He was seventy-five years old when God told him to pack up his life and go — to a place that hadn't been named yet, toward a promise that hadn't been fulfilled yet, with a family that didn't yet exist. No map. No timeline. Just a command and a choice. The story of Abraham leaving Ur for Canaan is one of the oldest journey stories in human history, and the details of it — the family arguments over grazing land, the scramble to Egypt during famine, the three strangers at the tent door — are stranger and more grounded than most retellings let on.
The city of Ur was not a small place. By the time Abraham lived there, it had been a major center of Mesopotamian civilization for centuries — temples, ziggurat, trade networks, a population of tens of thousands. Leaving it was not like walking away from a village. It was abandoning the infrastructure of an entire life. Abraham left anyway. He was seventy-five years old. He took his wife Sarah, his nephew Lot, their households, their servants, and everything they owned, and he walked out of Ur toward a destination that had not been given a name or coordinates — just a direction and a promise that God would show him the land when they arrived. That is the setup. What follows in the biblical account is not a straight march toward a triumphant destination. It is a series of practical complications — famine forcing a detour to Egypt, family arguments over grazing rights, a nephew who makes a reasonable choice that turns out badly, three strangers who arrive at a tent door and turn out to be something other than strangers. The story has the texture of something that actually happened to actual people, even when it operates on a cosmic scale.

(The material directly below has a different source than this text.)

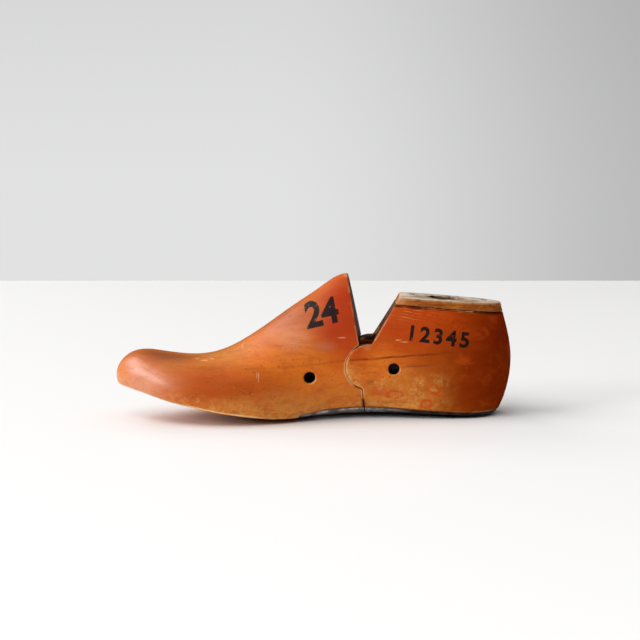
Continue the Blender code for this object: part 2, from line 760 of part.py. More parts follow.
def screw(name, x, y, axis):
    """A slotted countersunk wood screw."""
    thing = turned(name, screw_profile(0), SCREW_STEPS)
    half = SCREW_SLOT_WIDTH / 2
    outline = ((-half, -OVERRUN), (half, -OVERRUN), (half, SCREW_SLOT_DEPTH), (-half, SCREW_SLOT_DEPTH))
    combine(thing, [prism("screw_slot", outline, -OVERRUN, OVERRUN)], "DIFFERENCE")
    return finish(place_on_sole(thing, x, y), name, *STEEL_LOOK, axis)


def plate_end():
    """The X where the shank plate stops and the X where the heel plate starts."""
    x = stop_x(SOLE(SOCKET_FOOT[0]) + PLATE_THICKNESS)
    return x - PLATE_JOINT_GAP / 2, x + PLATE_JOINT_GAP / 2 + PLATE_THICKNESS * math.tan(STOP_LEAN)


def shank_screw_places():
    """Where the shank plate's screws stand."""
    end = plate_end()[0]
    return [screw_place(mix(SHANK_START, end, along), across) for along, across in SHANK_SCREW_SHARES]


def heel_screw_places():
    """Where the heel plate's screws stand."""
    start = plate_end()[1]
    end = place_x(HEEL_EDGE_SHARES[0])
    return [screw_place(mix(start, end, along), across) for along, across in HEEL_SCREW_SHARES]


def screw_place(x, across):
    """A place on the sole from X and a share of the way to the inner or outer feather edge."""
    edge = EDGES[0](x) if across < 0 else EDGES[4](x)
    return x, mix(sole_middle(x), edge, abs(across))


def nail_profile(clearance):
    """A nail with its head up at zero height, larger all round by a clearance."""
    head = NAIL_HEAD_RADIUS + clearance
    body = NAIL_RADIUS + clearance
    high = OVERRUN if clearance else 0
    low = -NAIL_HEAD_THICKNESS - clearance
    tip = -NAIL_LENGTH - clearance
    return ((0, tip), (body, tip), (body, low), (head, low), (head, high), (0, high))


def nail_places():
    """Where the cap's nails stand."""
    return [(place_x(along), place_y(across, place_x(along))) for along, across in NAIL_PLACE_SHARES]


def placed_on_cone(thing, x, y, depth):
    """Stands a turned piece square to the cap's top, at a depth under it."""
    turn = Matrix.Rotation(CONE_TILT, 4, "Y") @ Matrix.Translation((0, 0, -depth))
    thing.matrix_world = Matrix.Translation((x, y, cone_height(x))) @ turn
    return thing


def nail_hole(x, y):
    """The hole of one nail through cap and wood."""
    return placed_on_cone(turned("nail_hole", nail_profile(GAP), NAIL_STEPS), x, y, 0)


def thimble_depth():
    """How deep the thimble's top lies under the cap's top."""
    return (cone_height(JACK_X) - cap_foot_height(JACK_X)) + GAP + JACK_BORE / 2 * math.sin(CAP_TAPER)


JACK_X = place_x(JACK_PLACE_SHARES[0])
JACK_Y = place_y(JACK_PLACE_SHARES[1], JACK_X)


def jack_hole(bore):
    """The bore for the thimble, through the cap and down into the heel part."""
    depth = thimble_depth() + THIMBLE_LENGTH + GAP
    hole = turned("jack_hole", rod_profile(bore / 2, -depth, OVERRUN), THIMBLE_STEPS)
    return placed_on_cone(hole, JACK_X, JACK_Y, 0)


# The pieces
def make_forepart():
    """The front two thirds of the last: toe, ball and instep."""
    thing = add_mesh("forepart", *last_surface())
    end = plate_end()[0]
    stations = plate_stations(SHANK_START, end) + [end + NOSE_RADIUS]
    cutters = [
        heel_zone(),
        forepart_mortise(),
        pin_hole(FRONT_PIN),
        sole_slab("shank_rebate", stations, False, OVERRUN, -OVERRUN, PLATE_THICKNESS + GAP),
    ]
    cutters += [screw_hole(x, y) for x, y in shank_screw_places()]
    combine(thing, cutters, "DIFFERENCE")
    return finish(thing, "forepart", *WOOD_LOOK, None)


def make_heel_part(axis):
    """The heel part with its round nose, slotted for the link."""
    thing = add_mesh("heel_part", *last_surface())
    start = plate_end()[1]
    stations = [start - NOSE_RADIUS] + plate_stations(start, HEEL_FAN)
    cutters = [
        forepart_zone(),
        over_and_under("over_cap_foot", 0, 2 * LAST_HEIGHT),
        sole_slab("heel_seat", stations, True, OVERRUN, -OVERRUN, PLATE_THICKNESS + GAP),
        heel_slot(),
        pin_hole(REAR_PIN),
        jack_hole(JACK_BORE),
    ]
    cutters += [nail_hole(x, y) for x, y in nail_places()]
    cutters += [screw_hole(x, y) for x, y in heel_screw_places()]
    combine(thing, cutters, "DIFFERENCE")
    return finish(thing, "heel_part", *WOOD_LOOK, axis)


def make_cone_cap(axis):
    """The thin cap that is nailed on the heel part's top."""
    thing = add_mesh("cone_cap", *last_surface())
    cutters = [forepart_zone(), over_and_under("under_cap", GAP, -LAST_HEIGHT), jack_hole(CAP_BORE)]
    cutters += [nail_hole(x, y) for x, y in nail_places()]
    combine(thing, cutters, "DIFFERENCE")
    return finish(thing, "cone_cap", *CAP_LOOK, axis)


def make_cap_nails(axis):
    """The nails that hold the cap."""
    for number, (x, y) in enumerate(nail_places(), start=1):
        thing = placed_on_cone(turned("cap_nail", nail_profile(0), NAIL_STEPS), x, y, 0)
        finish(thing, f"cap_nail_{number}", *DARK_STEEL_LOOK, axis)


def make_thimble(axis):
    """The steel tube that lines the jack bore under the cap."""
    outer = JACK_BORE / 2 - GAP
    inner = THIMBLE_BORE / 2
    profile = ((inner, -THIMBLE_LENGTH), (outer, -THIMBLE_LENGTH), (outer, 0), (inner, 0))
    thing = turned("jack_thimble", profile, THIMBLE_STEPS, closed=True)
    placed_on_cone(thing, JACK_X, JACK_Y, thimble_depth())
    return finish(thing, "jack_thimble", *DARK_STEEL_LOOK, axis)


def make_shank_plate():
    """The bent steel plate under the rear of the forepart."""
    stations = plate_stations(SHANK_START, plate_end()[0])
    stations[0] += GAP
    thing = sole_slab("shank_plate", stations, False, 0, 0, PLATE_THICKNESS)
    combine(thing, [screw_hole(x, y) for x, y in shank_screw_places()], "DIFFERENCE")
    return finish(thing, "shank_plate", *STEEL_LOOK, None)


def make_heel_plate(axis):
    """The steel plate under the heel part."""
    stations = plate_stations(plate_end()[1], HEEL_FAN)
    thing = sole_slab("heel_plate", stations, True, 0, 0, PLATE_THICKNESS)
    combine(thing, [screw_hole(x, y) for x, y in heel_screw_places()], "DIFFERENCE")
    return finish(thing, "heel_plate", *STEEL_LOOK, axis)


def make_plate_screws(axis):
    """The screws of both plates."""
    for number, (x, y) in enumerate(shank_screw_places(), start=1):
        screw(f"shank_plate_screw_{number}", x, y, None)
    for number, (x, y) in enumerate(heel_screw_places(), start=1):
        screw(f"heel_plate_screw_{number}", x, y, axis)


def make_pins(axis):
    """The two cross pins, sunk in their holes."""
    front = cross_rod("front_hinge_pin", FRONT_PIN, PIN_RADIUS, PIN_LENGTH, PIN_STEPS)
    finish(front, "front_hinge_pin", *DARK_STEEL_LOOK, None)
    rear = cross_rod("rear_hinge_pin", REAR_PIN, PIN_RADIUS, PIN_LENGTH, PIN_STEPS)
    finish(rear, "rear_hinge_pin", *DARK_STEEL_LOOK, axis)


def link_place(thing, along):
    """Lays a piece whose length runs along its own Z on the line between the pins."""
    start = polar(FRONT_PIN, along, LINK_ANGLE)
    thing.location = (start[0], LINK_MIDDLE, start[1])
    thing.rotation_euler = (0, math.pi / 2 - LINK_ANGLE, 0)
    return thing


def make_draw_rod(axis):
    """The rod with its eye round the front pin."""
    thing = cross_rod("draw_rod", FRONT_PIN, EYE_RADIUS, EYE_WIDTH, LINK_STEPS)
    start = (PIN_HOLE_RADIUS + EYE_RADIUS) / 2
    stem = link_place(turned("stem", rod_profile(ROD_RADIUS, start, ROD_REACH), LINK_STEPS), 0)
    combine(thing, [stem], "UNION")
    combine(thing, [pin_hole(FRONT_PIN)], "DIFFERENCE")
    return finish(thing, "draw_rod", *DARK_STEEL_LOOK, axis)


def make_stirrup(axis):
    """The stirrup on the rear pin, whose crossbar the spring presses on."""
    place = Matrix.Translation((FRONT_PIN[0], LINK_MIDDLE, FRONT_PIN[1]))
    turn = place @ Matrix.Rotation(-LINK_ANGLE, 4, "Y")
    half = ARM_HEIGHT / 2
    eye = (LINK_LENGTH, 0)
    waist = math.asin(half / STIRRUP_EYE_RADIUS)
    outline = [(CROSSBAR_START, half), (CROSSBAR_START, -half)]
    outline += arc(eye, STIRRUP_EYE_RADIUS, -math.pi + waist, math.pi - waist, 4 * ARC_STEP)
    thing = prism("link_stirrup", outline, -STIRRUP_WIDTH / 2, STIRRUP_WIDTH / 2)
    inner = STIRRUP_WIDTH / 2 - ARM_THICKNESS
    start = CROSSBAR_START + CROSSBAR_THICKNESS
    end = LINK_LENGTH + OVERRUN
    outline = ((start, -OVERRUN), (end, -OVERRUN), (end, OVERRUN), (start, OVERRUN))
    room = prism("room", outline, -inner, inner)
    thing.matrix_world = turn
    room.matrix_world = turn
    bore = link_place(turned("bore", rod_profile(ROD_RADIUS + GAP, 0, start + ROD_RADIUS), LINK_STEPS), 0)
    combine(thing, [room, bore, pin_hole(REAR_PIN)], "DIFFERENCE")
    return finish(thing, "link_stirrup", *DARK_STEEL_LOOK, axis)


def spring_points():
    """The middle of the spring's wire, in the link's own frame with Z along the link."""
    start = CROSSBAR_START + CROSSBAR_THICKNESS + GAP + SPRING_WIRE / 2
    end = WASHER_START - GAP - SPRING_WIRE / 2
    count = SPRING_TURNS * SPRING_TURN_POINTS
    points = []
    for i in range(count + 1):
        angle = 2 * math.pi * i / SPRING_TURN_POINTS
        x, y = polar((0, 0), SPRING_RADIUS, angle)
        points.append((x, y, mix(start, end, i / count)))
    return points


def print_spring_gap(points):
    """Prints the least gap between one turn of the spring and the next."""
    least = math.inf
    for i, point in enumerate(points):
        for other in points[i + SPRING_TURN_POINTS // 2 :]:
            least = min(least, math.dist(point, other) - SPRING_WIRE)
    print(f"least gap of the spring to itself: {least * 1000:.2f} mm")


def make_spring(axis):
    """The coil spring between the stirrup's crossbar and the washer."""
    points = spring_points()
    print_spring_gap(points)
    path = bpy.data.curves.new("hinge_spring", "CURVE")
    path.dimensions = "3D"
    path.bevel_depth = SPRING_WIRE / 2
    path.bevel_resolution = 1
    path.use_fill_caps = True
    line = path.splines.new("POLY")
    line.points.add(len(points) - 1)
    for spot, point in zip(line.points, points):
        spot.co = (*point, 1)
    thing = bpy.data.objects.new("hinge_spring", path)
    bpy.context.scene.collection.objects.link(thing)
    return finish(link_place(thing, 0), "hinge_spring", *DARK_STEEL_LOOK, axis)


def make_rod_end(axis):
    """The washer and the nut at the rod's end."""
    bore = ROD_RADIUS + GAP
    end = WASHER_START + WASHER_THICKNESS
    ring = ((bore, WASHER_START), (WASHER_RADIUS, WASHER_START), (WASHER_RADIUS, end), (bore, end))
    washer = link_place(turned("spring_washer", ring, LINK_STEPS, closed=True), 0)
    finish(washer, "spring_washer", *STEEL_LOOK, axis)
    high = NUT_START + NUT_THICKNESS
    nut = link_place(turned("rod_nut", rod_profile(NUT_RADIUS, NUT_START, high), NUT_SIDES), 0)
    hole = link_place(turned("nut_hole", rod_profile(bore, 0, high + OVERRUN), LINK_STEPS), 0)
    combine(nut, [hole], "DIFFERENCE")
    return finish(nut, "rod_nut", *STEEL_LOOK, axis)


def main():
    """Builds the last."""
    clear_scene()
    heel_axis = axis_empty("heel_break_axis", JOINT)
    rod_axis = axis_empty("rod_swing_axis", FRONT_PIN)
    stirrup_axis = axis_empty("stirrup_swing_axis", REAR_PIN, heel_axis)
    make_forepart()
    make_heel_part(heel_axis)
    make_cone_cap(heel_axis)
    make_cap_nails(heel_axis)
    make_thimble(heel_axis)
    make_shank_plate()
    make_heel_plate(heel_axis)
    make_plate_screws(heel_axis)
    make_pins(heel_axis)
    make_draw_rod(rod_axis)
    make_spring(rod_axis)
    make_rod_end(rod_axis)
    make_stirrup(stirrup_axis)


main()
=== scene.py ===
"""A hinged wooden shoe last on a plain pale floor, in aged orange shellac with worn edges."""

import json
import math

import bmesh
import bpy
import numpy as np
from mathutils import Matrix, Vector, bvhtree, kdtree


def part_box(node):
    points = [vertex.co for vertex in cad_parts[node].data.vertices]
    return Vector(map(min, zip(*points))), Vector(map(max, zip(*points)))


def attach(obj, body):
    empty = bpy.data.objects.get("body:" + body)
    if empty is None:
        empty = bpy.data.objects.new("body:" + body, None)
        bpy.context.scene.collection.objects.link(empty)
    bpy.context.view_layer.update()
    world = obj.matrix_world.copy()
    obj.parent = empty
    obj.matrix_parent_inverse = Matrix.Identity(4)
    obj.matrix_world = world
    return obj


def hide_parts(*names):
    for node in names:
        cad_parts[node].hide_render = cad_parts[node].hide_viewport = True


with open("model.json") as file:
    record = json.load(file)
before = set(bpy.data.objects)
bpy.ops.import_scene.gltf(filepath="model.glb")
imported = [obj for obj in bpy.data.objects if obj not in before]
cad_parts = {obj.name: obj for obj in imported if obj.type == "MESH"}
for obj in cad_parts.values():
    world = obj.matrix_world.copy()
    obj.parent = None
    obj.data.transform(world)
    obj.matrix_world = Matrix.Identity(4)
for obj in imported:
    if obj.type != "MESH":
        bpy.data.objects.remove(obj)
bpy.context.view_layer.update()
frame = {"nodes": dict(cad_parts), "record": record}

MM = 0.001

# What the record says: the joint's place, and the body of each node
BEHAVIOUR = frame["record"]["behaviour"]
JOINT = next(joint["pos_m"] for joint in BEHAVIOUR["joints"] if joint["name"] == "heel_break")
NODE_BODY = {}
for body_name, members in BEHAVIOUR["bodies"].items():
    for member in members:
        NODE_BODY[member] = body_name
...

Abraham's journey from Ur to Canaan was not a short pilgrimage — it was a full relocation of a household, servants, livestock, and possessions, across unfamiliar terrain, toward a land Abraham had never seen.
The Command That Made No Practical Sense
Leave your country. Leave your relatives. Leave your father's house. Go to the land I will show you. That is what Abraham was told. Not where the land was. Not how long the journey would take. Not what he would find when he got there. Just go, and the destination will become clear as you move toward it. This is worth pausing on. The ancient Near East was not a world friendly to rootless wandering. Identity, protection, economic networks, legal standing — all of these depended on being connected to a place and a kin group. Cutting those ties deliberately was not a minor thing. Leaving your father's house in that context meant stepping outside the social and legal structure that defined who you were. Abraham did not negotiate the terms. He did not ask for clarification or request a more detailed itinerary. The text says he departed as God had spoken to him, and the simplicity of that phrasing carries its own weight. He was seventy-five, well past the age when most people would consider dismantling a settled life and starting an open-ended journey on a divine instruction. He went.
Arriving in Canaan — and Then Leaving Again
They reached Canaan. God confirmed this was the land — and promised it to Abraham's descendants. Abraham built an altar and made offerings. So far, so ceremonially appropriate. Then a famine hit. The land God had just promised him became unable to feed his family or his animals. Crops failed. Grass dried up. The practical response to this was not to wait for miraculous intervention but to move somewhere that had food. Abraham took his household to Egypt. This detail gets underplayed in many retellings, but it matters. The man who had just received a divine promise about this specific land left it almost immediately because conditions made staying impossible. He was not walking away from faith. He was managing a food crisis. The two things were not in contradiction, and the text does not treat them as contradictions. He went to Egypt, he stayed until the land recovered, and then he came back. When he returned, he built another altar. The text notes this specifically — he had not forgotten God during the Egyptian period. For Abraham, building an altar was the physical act of marking a connection, placing a stone stake in the ground that said this matters to me and I am still paying attention.
After the famine forced Abraham's household to Egypt, he returned to Canaan and built an altar — the text's way of showing that the detour had not broken the original connection to the land or to God.
The Argument About Grazing Land
By the time the family returned to Canaan, both Abraham and Lot had become wealthy. That is the word the text uses, and it means something specific: large herds, many servants, real material assets that required land and water to sustain. The problem with two wealthy pastoralists traveling together is that wealth in animals takes up space. A lot of space. Herds need pasture. Pasture is finite. When two large herds graze the same area, the men who watch those herds start competing over patches of ground, arguing about whose animals have priority, occasionally claiming animals that are not theirs. This is not a theological crisis. It is a grazing dispute. It is the kind of friction that builds up slowly until someone addresses it or someone gets hurt. Abraham addressed it. He went to Lot and laid out the situation without drama: they were family, fighting within the family was bad, the land was large enough that they did not have to share the same pasture. Lot could choose which direction he wanted to go. Abraham would take the other direction. Lot looked out from where they were standing. The Jordan Valley spread below them — well-watered, green, productive land. It reminded the text of Egypt, which in context meant genuinely good agricultural country. He chose it. He moved his people and his herds down into the valley and settled near the cities there. Abraham stayed in Canaan. He did not complain about what Lot had chosen. He had offered first choice and Lot had taken it. The text presents this without apparent bitterness on Abraham's part, which is itself somewhat notable. Letting go of the better-looking land without resentment is not the default human response.